• **STATED EXERCISE**
Restate, word for word, every line of the data.
-- Start --
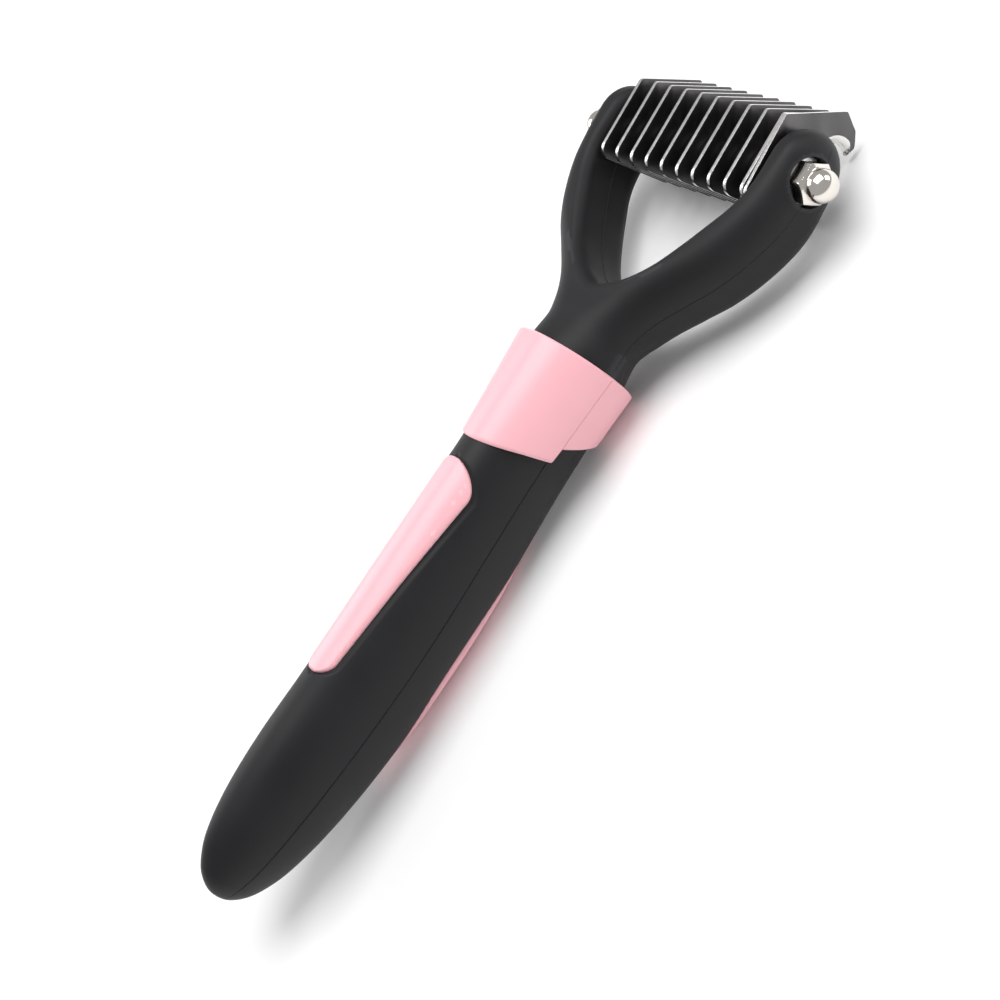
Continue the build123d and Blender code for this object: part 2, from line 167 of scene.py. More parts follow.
STRIP_END_Y = -148.0
STRIP_HALF_X = 6.4
INLAY_SINK = 0.5
INLAY_ROUND = 0.75
INLAY_ROOT = -1.5
GROOVE_DEPTH = 0.42
GROOVE_HALF_WIDTH = 0.75
SEAM_ROUND = 0.22
SEAM_SCALE = 12
CORE_GAP = 0.1
CORE_WALL = 1.2


# ---- light: name, place and target in metres, width, height and power of each panel ----
WORLD_STRENGTH = 0.45
LIGHT_PANELS = [
    ("overhead", (0.05, 0.25, 0.75), (0, 0, 0.02), 0.55, 0.7, 5.3),
    ("head_side", (0.35, 0.6, 0.3), (0, 0.05, 0.02), 0.3, 0.3, 1.0),
    ("left_side", (-0.5, -0.1, 0.35), (0, 0, 0.02), 0.3, 0.5, 1.2),
]

# ---- camera: its place about the axle in millimetres, its directions and its lens ----
CAMERA_PLACE = (298.15, -93.13, 245.32)
CAMERA_RIGHT = (0.55431, 0.5273, -0.64397)
CAMERA_UP = (-0.319, 0.84923, 0.42078)
CAMERA_BACK = (0.76875, -0.02781, 0.63894)
CAMERA_LENS = 68.36


# ================================================================ numbers and curves
def curve_through(points):
    """A smooth function through (place, value) points, for places between the first and last."""
    points = sorted(points)
    slopes = []
    for k in range(len(points)):
        before = points[max(k - 1, 0)]
        after = points[min(k + 1, len(points) - 1)]
        slopes.append((after[1] - before[1]) / (after[0] - before[0]))

    def value(place):
        place = min(max(place, points[0][0]), points[-1][0])
        k = 0
        while k < len(points) - 2 and place > points[k + 1][0]:
            k += 1
        (x0, y0), (x1, y1) = points[k], points[k + 1]
        span = x1 - x0
        t = (place - x0) / span
        h00 = 2 * t**3 - 3 * t**2 + 1
        h10 = t**3 - 2 * t**2 + t
        h01 = 3 * t**2 - 2 * t**3
        h11 = t**3 - t**2
        return h00 * y0 + h10 * span * slopes[k] + h01 * y1 + h11 * span * slopes[k + 1]

    return value


def steps(start, end, count):
    """Evenly spaced values from start to end, both included."""
    return [start + (end - start) * k / (count - 1) for k in range(count)]


def eased_steps(start, end, count):
    """Values from start to end, closer together at both ends."""
    return [start + (end - start) * (1 - cos(pi * k / (count - 1))) / 2 for k in range(count)]


def rounded_edge(distance, radius):
    """Height of a quarter-round edge: 0 at the very edge, 1 from one radius inwards."""
    inward = min(max(distance / radius, 0.0), 1.0)
    return sqrt(1 - (1 - inward) ** 2)


def rounded_outline(corners):
    """A closed outline from (x, y, radius) corners, with arcs of 8 steps at rounded corners."""
    outline = []
    for k, (x, y, radius) in enumerate(corners):
        here = Vector((x, y))
        if radius == 0:
            outline.append((x, y))
            continue
        before = (Vector(corners[k - 1][:2]) - here).normalized()
        after = (Vector(corners[(k + 1) % len(corners)][:2]) - here).normalized()
        half = acos(before.dot(after)) / 2
        centre = here + (before + after).normalized() * radius / sin(half)
        first = here + before * radius / tan(half) - centre
        last = here + after * radius / tan(half) - centre
        turn = atan2(first.cross(last), first.dot(last))
        for step in steps(0, turn, 9):
            arm = Matrix.Rotation(step, 2) @ first
            outline.append(tuple(centre + arm))
    return outline


# ================================================================ mesh building
def mesh_piece(name, points, faces, body, materials, replaced):
    """A mesh from points in millimetres about the axle, riding on a body in place of CAD nodes."""
    mesh = bpy.data.meshes.new(name)
    mesh.from_pydata([AXLE + Vector(point) * MM for point in points], [], faces)
    piece = bpy.data.objects.new(name, mesh)
    bpy.context.scene.collection.objects.link(piece)
    for material in materials:
        mesh.materials.append(material)
    tidy_normals(piece)
    return settle(piece, body, replaced)


def tidy_normals(piece):
    """Merges doubled points and turns every face outwards."""
    cage = bmesh.new()
    cage.from_mesh(piece.data)
    bmesh.ops.remove_doubles(cage, verts=cage.verts, dist=0.002 * MM)
    bmesh.ops.recalc_face_normals(cage, faces=cage.faces)
    cage.to_mesh(piece.data)
    cage.free()


def settle(piece, body, replaced):
    """Attaches the piece to the body it rides on and hides the CAD nodes it stands for."""
    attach(piece, body)
    if replaced:
        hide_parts(*replaced)
    return piece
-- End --
• **TASK RESPONSE**
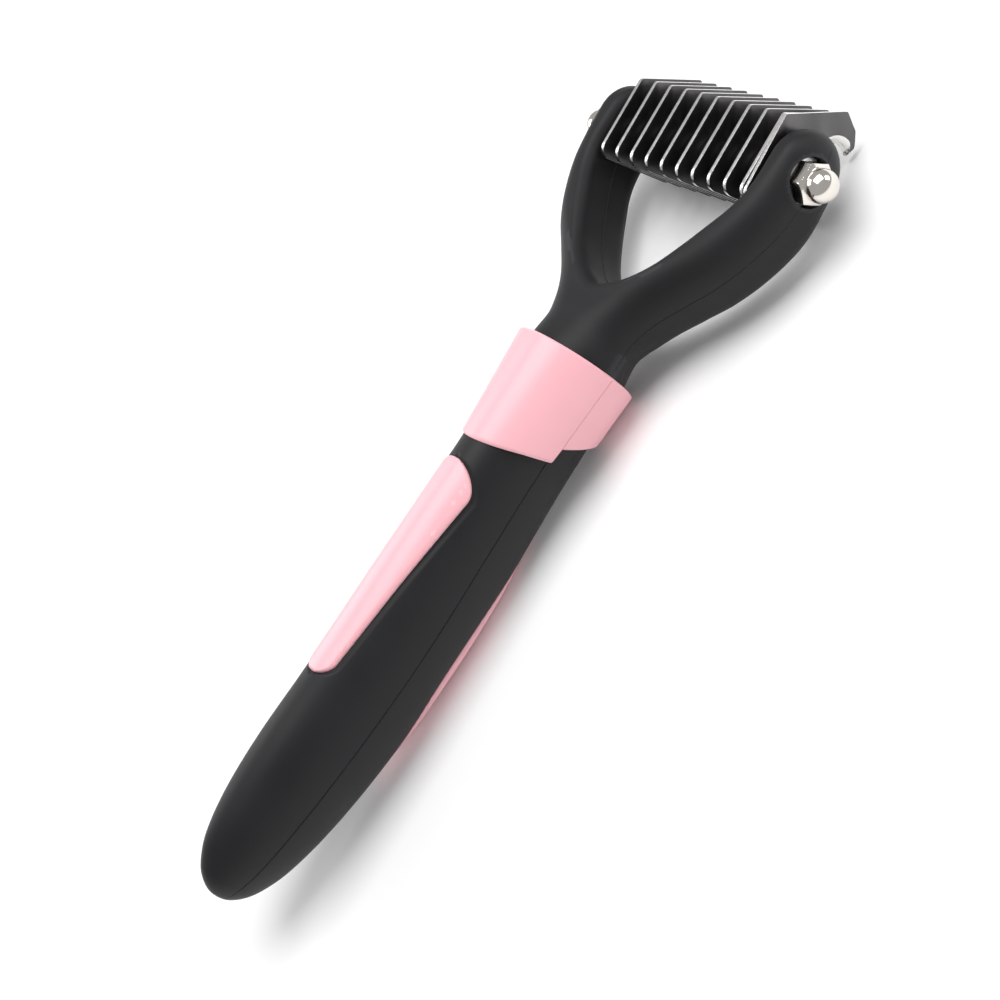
Continue the build123d and Blender code for this object: part 2, from line 167 of scene.py. More parts follow.
STRIP_END_Y = -148.0
STRIP_HALF_X = 6.4
INLAY_SINK = 0.5
INLAY_ROUND = 0.75
INLAY_ROOT = -1.5
GROOVE_DEPTH = 0.42
GROOVE_HALF_WIDTH = 0.75
SEAM_ROUND = 0.22
SEAM_SCALE = 12
CORE_GAP = 0.1
CORE_WALL = 1.2


# ---- light: name, place and target in metres, width, height and power of each panel ----
WORLD_STRENGTH = 0.45
LIGHT_PANELS = [
    ("overhead", (0.05, 0.25, 0.75), (0, 0, 0.02), 0.55, 0.7, 5.3),
    ("head_side", (0.35, 0.6, 0.3), (0, 0.05, 0.02), 0.3, 0.3, 1.0),
    ("left_side", (-0.5, -0.1, 0.35), (0, 0, 0.02), 0.3, 0.5, 1.2),
]

# ---- camera: its place about the axle in millimetres, its directions and its lens ----
CAMERA_PLACE = (298.15, -93.13, 245.32)
CAMERA_RIGHT = (0.55431, 0.5273, -0.64397)
CAMERA_UP = (-0.319, 0.84923, 0.42078)
CAMERA_BACK = (0.76875, -0.02781, 0.63894)
CAMERA_LENS = 68.36


# ================================================================ numbers and curves
def curve_through(points):
    """A smooth function through (place, value) points, for places between the first and last."""
    points = sorted(points)
    slopes = []
    for k in range(len(points)):
        before = points[max(k - 1, 0)]
        after = points[min(k + 1, len(points) - 1)]
        slopes.append((after[1] - before[1]) / (after[0] - before[0]))

    def value(place):
        place = min(max(place, points[0][0]), points[-1][0])
        k = 0
        while k < len(points) - 2 and place > points[k + 1][0]:
            k += 1
        (x0, y0), (x1, y1) = points[k], points[k + 1]
        span = x1 - x0
        t = (place - x0) / span
        h00 = 2 * t**3 - 3 * t**2 + 1
        h10 = t**3 - 2 * t**2 + t
        h01 = 3 * t**2 - 2 * t**3
        h11 = t**3 - t**2
        return h00 * y0 + h10 * span * slopes[k] + h01 * y1 + h11 * span * slopes[k + 1]

    return value


def steps(start, end, count):
    """Evenly spaced values from start to end, both included."""
    return [start + (end - start) * k / (count - 1) for k in range(count)]


def eased_steps(start, end, count):
    """Values from start to end, closer together at both ends."""
    return [start + (end - start) * (1 - cos(pi * k / (count - 1))) / 2 for k in range(count)]


def rounded_edge(distance, radius):
    """Height of a quarter-round edge: 0 at the very edge, 1 from one radius inwards."""
    inward = min(max(distance / radius, 0.0), 1.0)
    return sqrt(1 - (1 - inward) ** 2)


def rounded_outline(corners):
    """A closed outline from (x, y, radius) corners, with arcs of 8 steps at rounded corners."""
    outline = []
    for k, (x, y, radius) in enumerate(corners):
        here = Vector((x, y))
        if radius == 0:
            outline.append((x, y))
            continue
        before = (Vector(corners[k - 1][:2]) - here).normalized()
        after = (Vector(corners[(k + 1) % len(corners)][:2]) - here).normalized()
        half = acos(before.dot(after)) / 2
        centre = here + (before + after).normalized() * radius / sin(half)
        first = here + before * radius / tan(half) - centre
        last = here + after * radius / tan(half) - centre
        turn = atan2(first.cross(last), first.dot(last))
        for step in steps(0, turn, 9):
            arm = Matrix.Rotation(step, 2) @ first
            outline.append(tuple(centre + arm))
    return outline


# ================================================================ mesh building
def mesh_piece(name, points, faces, body, materials, replaced):
    """A mesh from points in millimetres about the axle, riding on a body in place of CAD nodes."""
    mesh = bpy.data.meshes.new(name)
    mesh.from_pydata([AXLE + Vector(point) * MM for point in points], [], faces)
    piece = bpy.data.objects.new(name, mesh)
    bpy.context.scene.collection.objects.link(piece)
    for material in materials:
        mesh.materials.append(material)
    tidy_normals(piece)
    return settle(piece, body, replaced)


def tidy_normals(piece):
    """Merges doubled points and turns every face outwards."""
    cage = bmesh.new()
    cage.from_mesh(piece.data)
    bmesh.ops.remove_doubles(cage, verts=cage.verts, dist=0.002 * MM)
    bmesh.ops.recalc_face_normals(cage, faces=cage.faces)
    cage.to_mesh(piece.data)
    cage.free()


def settle(piece, body, replaced):
    """Attaches the piece to the body it rides on and hides the CAD nodes it stands for."""
    attach(piece, body)
    if replaced:
        hide_parts(*replaced)
    return piece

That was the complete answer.